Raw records
━━━━━━

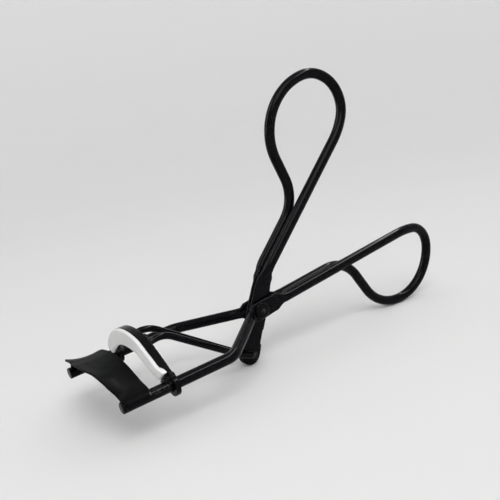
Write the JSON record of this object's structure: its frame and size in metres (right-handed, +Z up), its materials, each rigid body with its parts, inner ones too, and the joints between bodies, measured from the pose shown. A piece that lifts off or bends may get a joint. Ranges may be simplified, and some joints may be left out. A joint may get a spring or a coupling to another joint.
{
  "type": "eyelash curler",
  "caption": "Scissor-handled eyelash curler: bent-wire handles with finger loops push a padded bar along guide rods against an arched curling plate.",
  "frame": {"origin": "middle of the footprint, on the level surface that the lever arms and the finger loop stand on", "axes": "+X towards the handles, along the guide rods' heading; +Y to the far side, along the rivet; +Z up"},
  "size_m": [0.1126, 0.0336, 0.0709],
  "materials": {
    "black_coat": "semi-gloss",
    "black_plate": "satin",
    "black_rivet": "gloss",
    "white_silicone": "translucent matte"
  },
  "bodies": {
    "frame": {"frame_wire": "black_coat", "curling_plate": "black_plate", "pivot_rivet": "black_rivet"},
    "lever": {"lever_wire": "black_coat"},
    "slide": {"slide_bar": "black_coat", "lash_pad": "white_silicone"},
    "near_pusher": {"near_push_rod": "black_coat"},
    "far_pusher": {"far_push_rod": "black_coat"}
  },
  "joints": [
    {"name": "lever_hinge", "type": "hinge", "parent": "frame", "child": "lever", "pos_m": [-0.00752, 0, 0.01373], "axis": [0, 1, 0], "range_deg": [-15, 15]},
    {"name": "pad_slide", "type": "slide", "parent": "frame", "child": "slide", "axis": [-0.9982, 0, -0.0607], "range_m": [-0.0036, 0.0036]},
    {"name": "near_rod_hinge", "type": "hinge", "parent": "lever", "child": "near_pusher", "pos_m": [-0.01187, 0, 0.0029], "axis": [0, 1, 0], "range_deg": [-18.5, 18.5]},
    {"name": "far_rod_hinge", "type": "hinge", "parent": "lever", "child": "far_pusher", "pos_m": [-0.01187, 0, 0.0029], "axis": [0, 1, 0], "range_deg": [-18.5, 18.5]}
  ],
  "couplings": [
    {"joint": "pad_slide", "follows": "lever_hinge", "m_per_rad": 0.013166},
    {"joint": "near_rod_hinge", "follows": "lever_hinge", "ratio": -1.1777},
    {"joint": "far_rod_hinge", "follows": "lever_hinge", "ratio": -1.1777}
  ]
}
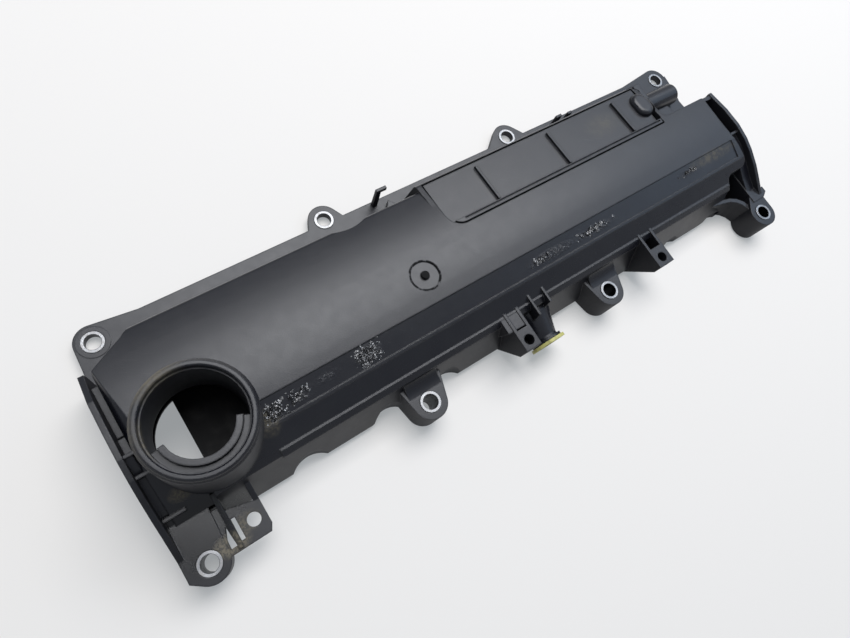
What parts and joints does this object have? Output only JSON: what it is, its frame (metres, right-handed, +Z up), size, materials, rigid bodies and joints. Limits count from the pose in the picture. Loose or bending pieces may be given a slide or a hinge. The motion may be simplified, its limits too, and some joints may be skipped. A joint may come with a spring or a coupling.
{
  "type": "engine valve cover",
  "caption": "Long moulded engine valve cover with a filler neck, separator lid, breather spout, seals and sleeved bolt points.",
  "frame": {"origin": "middle of the cover's length and width, at the foot of the free gasket it rests on", "axes": "+X along the engine, away from the filler neck; +Y towards the back row of bolts; +Z up, away from the cylinder head"},
  "size_m": [0.42, 0.146, 0.068],
  "materials": {
    "moulding": "fine-grained charcoal moulding, satin, lightly dusty",
    "lid_moulding": "fine-grained charcoal moulding, satin, lightly dusty",
    "baffle_moulding": "black moulding, matt, oily",
    "gasket_rubber": "black moulded rubber",
    "seal_rubber": "yellow-green moulded rubber",
    "sleeve_steel": "bare steel, faced at the end"
  },
  "bodies": {
    "root": {"cover_body": "moulding", "separator_lid": "lid_moulding", "baffle_plate": "baffle_moulding", "perimeter_gasket": "gasket_rubber", "spout_seal": "seal_rubber", "back_sleeve_1": "sleeve_steel", "back_sleeve_2": "sleeve_steel", "back_sleeve_3": "sleeve_steel", "back_sleeve_4": "sleeve_steel", "front_sleeve_1": "sleeve_steel", "front_sleeve_2": "sleeve_steel", "front_sleeve_3": "sleeve_steel", "front_sleeve_4": "sleeve_steel"}
  },
  "joints": []
}
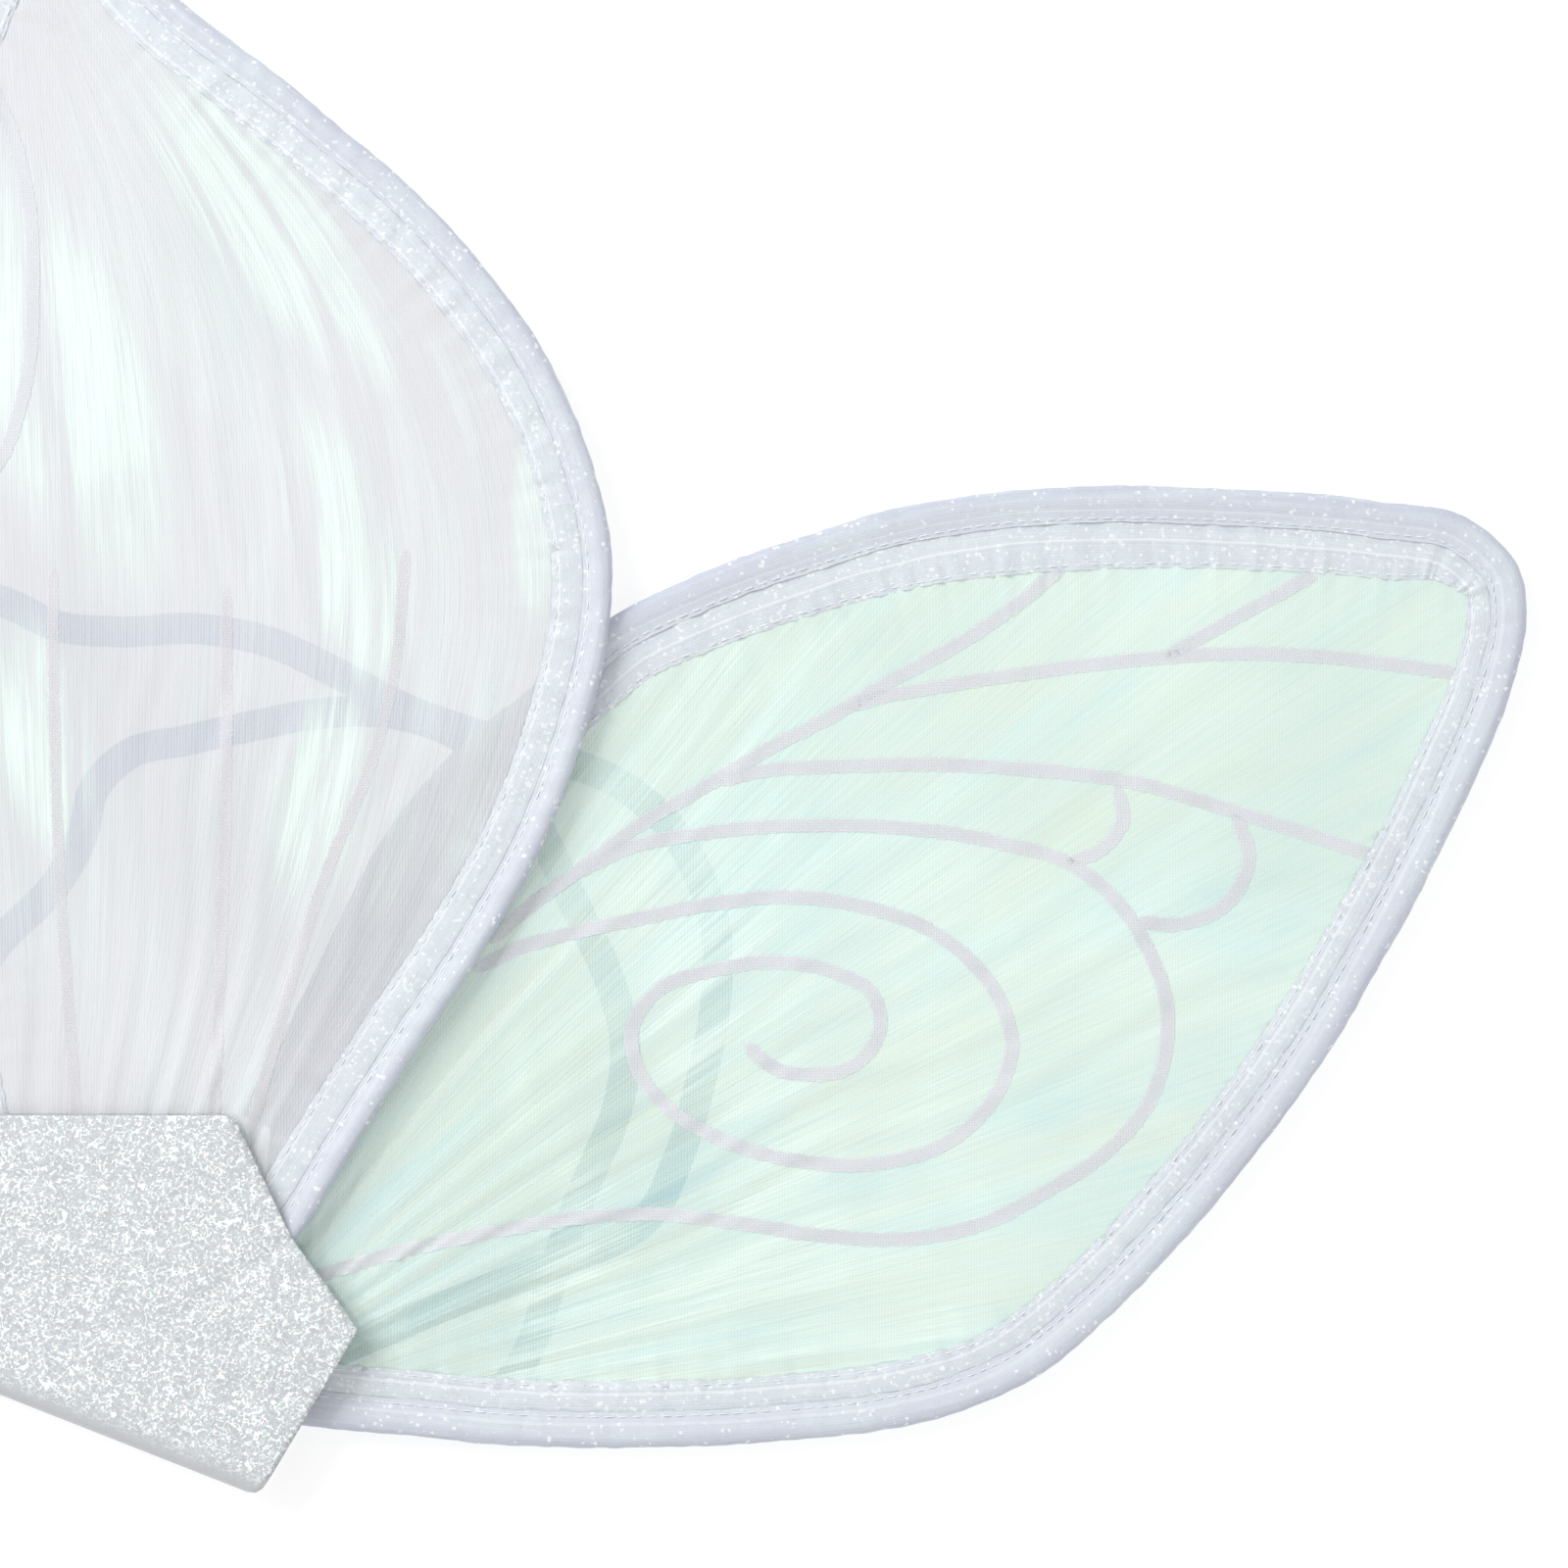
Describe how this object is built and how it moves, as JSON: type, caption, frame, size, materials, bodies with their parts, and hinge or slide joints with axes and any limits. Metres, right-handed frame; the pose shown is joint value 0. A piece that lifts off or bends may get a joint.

━━━━━━

Your answer should be a single number: the count of lines that contain "from".

3